When my little niece was born at 25 weeks' gestation, she lived in a clear plastic incubator for the first several months out of the womb. Walled off in her own world, she grew and stabilized her health seemingly by the force of her own strong will, which still powers her as a 6-year-old. Unlike healthy full-term babies who can be snuggled, sung to and incorporated into the fold of a family's daily life, preemies in the NICU may have less direct contact with their parents and other loved ones initially. But a recent study (subscription required) published in the journal Pediatrics has found that when adults spent more time talking to premature infants in the NICU, those babies score better on development tests at ages 7 and 18 months corrected age (actual age in weeks minus weeks premature).

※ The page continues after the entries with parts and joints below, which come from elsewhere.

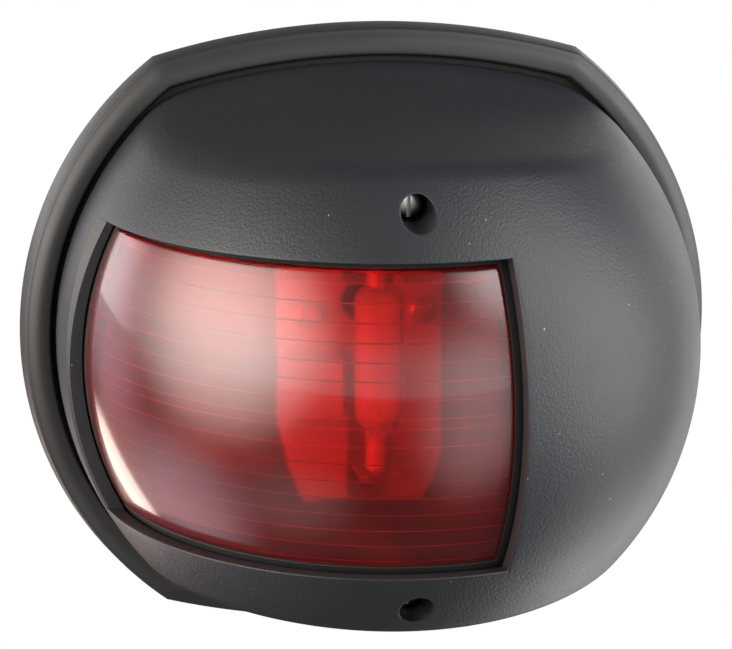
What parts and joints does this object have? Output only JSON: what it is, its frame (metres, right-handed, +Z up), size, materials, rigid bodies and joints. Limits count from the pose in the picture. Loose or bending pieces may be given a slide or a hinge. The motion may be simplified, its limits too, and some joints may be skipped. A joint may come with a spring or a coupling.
{
  "type": "port side navigation light",
  "caption": "Wall-mounted port side light: domed black cover with a red wrap-round lens over a coved mounting base, with a festoon lamp in spring contacts.",
  "frame": {"origin": "middle of the flat back face, where the base lies on the wall", "axes": "+Y into the wall, -Y the way the light looks, +Z up, -X towards the boat's bow"},
  "size_m": [0.14, 0.0813, 0.1232],
  "materials": {
    "black_abs": "fine-grained moulded ABS",
    "red_lens": "polished transparent polycarbonate, ribbed inside",
    "seal_rubber": "matt EPDM",
    "white_nylon": "satin moulded nylon",
    "grey_nylon": "satin moulded nylon",
    "brass": "stamped and turned brass",
    "stainless": "turned stainless steel",
    "nickel_cap": "nickel-plated brass",
    "bulb_glass": "clear drawn glass",
    "tungsten": "coiled tungsten wire",
    "red_pvc": "PVC insulation",
    "black_pvc": "PVC insulation"
  },
  "bodies": {
    "base": {"mounting_base": "black_abs", "cover_seal": "seal_rubber", "cable_grommet": "seal_rubber", "lamp_holder": "white_nylon", "holder_screw_left": "stainless", "holder_screw_right": "stainless", "contact_upper": "brass", "contact_lower": "brass", "contact_rivet_upper": "brass", "contact_rivet_lower": "brass", "terminal_block": "grey_nylon", "terminal_block_screw": "stainless", "terminal_sleeve_upper": "brass", "terminal_sleeve_lower": "brass", "lead_upper": "red_pvc", "lead_lower": "black_pvc", "threaded_insert_upper": "brass", "threaded_insert_lower": "brass"},
    "cover": {"front_cover": "black_abs", "lens": "red_lens", "lens_seal": "seal_rubber", "screw_seal_upper": "seal_rubber", "screw_seal_lower": "seal_rubber"},
    "screw_upper": {"cover_screw_upper": "stainless"},
    "screw_lower": {"cover_screw_lower": "stainless"},
    "bulb": {"bulb_glass": "bulb_glass", "bulb_cap_upper": "nickel_cap", "bulb_cap_lower": "nickel_cap", "bulb_filament": "tungsten"},
    "clamp_screw_upper": {"terminal_screw_upper": "stainless"},
    "clamp_screw_lower": {"terminal_screw_lower": "stainless"}
  },
  "joints": [
    {"name": "cover_lift_off", "type": "slide", "parent": "base", "child": "cover", "axis": [0, -1, 0], "range_m": [0, 0.05]},
    {"name": "cover_screw_upper_turn", "type": "hinge", "parent": "cover", "child": "screw_upper", "pos_m": [-0.0029, -0.0606, 0.0364], "axis": [0, -1, 0], "continuous": true},
    {"name": "cover_screw_lower_turn", "type": "hinge", "parent": "cover", "child": "screw_lower", "pos_m": [-0.0029, -0.0606, -0.0364], "axis": [0, -1, 0], "continuous": true},
    {"name": "bulb_pull_out", "type": "slide", "parent": "base", "child": "bulb", "axis": [0, -1, 0], "range_m": [0, 0.016]},
    {"name": "clamp_screw_upper_turn", "type": "hinge", "parent": "base", "child": "clamp_screw_upper", "pos_m": [0.028, -0.0125, 0.0075], "axis": [0, -1, 0], "continuous": true},
    {"name": "clamp_screw_lower_turn", "type": "hinge", "parent": "base", "child": "clamp_screw_lower", "pos_m": [0.028, -0.0125, -0.0035], "axis": [0, -1, 0], "continuous": true}
  ]
}
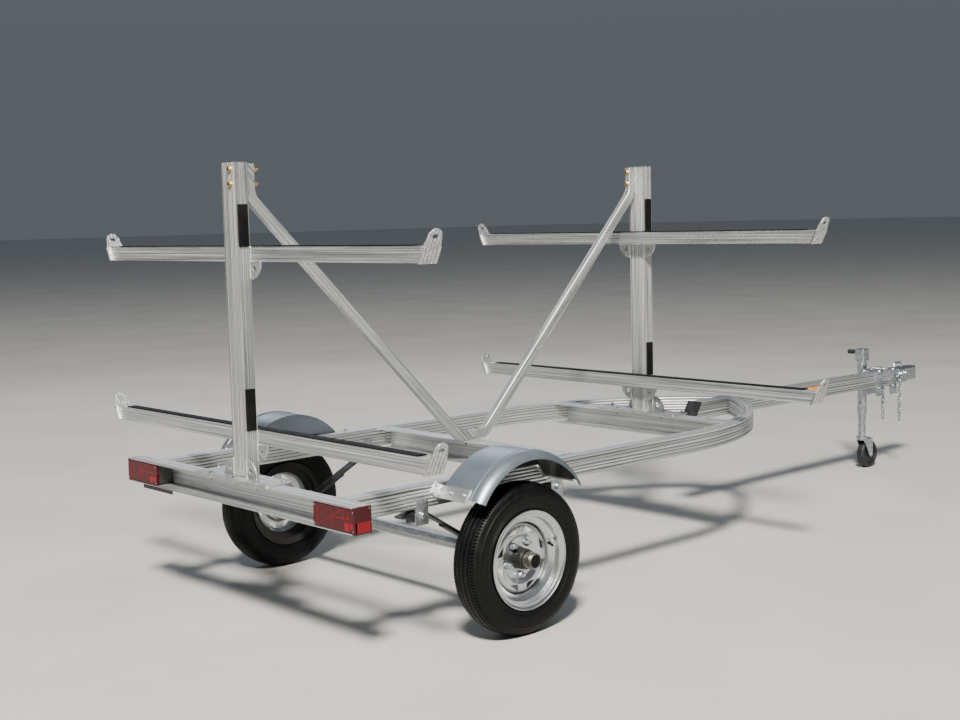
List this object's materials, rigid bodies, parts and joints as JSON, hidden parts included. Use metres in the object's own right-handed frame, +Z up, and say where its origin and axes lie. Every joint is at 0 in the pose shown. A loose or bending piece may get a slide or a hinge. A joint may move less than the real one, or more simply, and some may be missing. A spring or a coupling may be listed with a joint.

Reuters Health article reports:
For the new study, the researchers recruited families of 36 babies that were medically stable but born before 32 weeks of pregnancy and kept in the NICU.
The babies in the study wore vests equipped with devices that record and analyze the conversations and background noises near the baby over 16 hours. The recordings were taken at 32 and 36 weeks of gestational age.
Overall, the babies were exposed to more talking at 36 weeks than at 32 weeks, but the actual amount of talk each baby was exposed to during the study periods varied from 144 words to over 26,000 words.
The study found an increased amount of parent talk in the NICU was linked to higher language and thinking scores when the babies were older. "I think we should pay attention to it, and try to understand it a little bit better and figure out what the causal mechanisms are," Heidi Feldman, MD, PhD, a Lucile Packard Children's Hospital Stanford physician who was not involved in the study, said of the findings.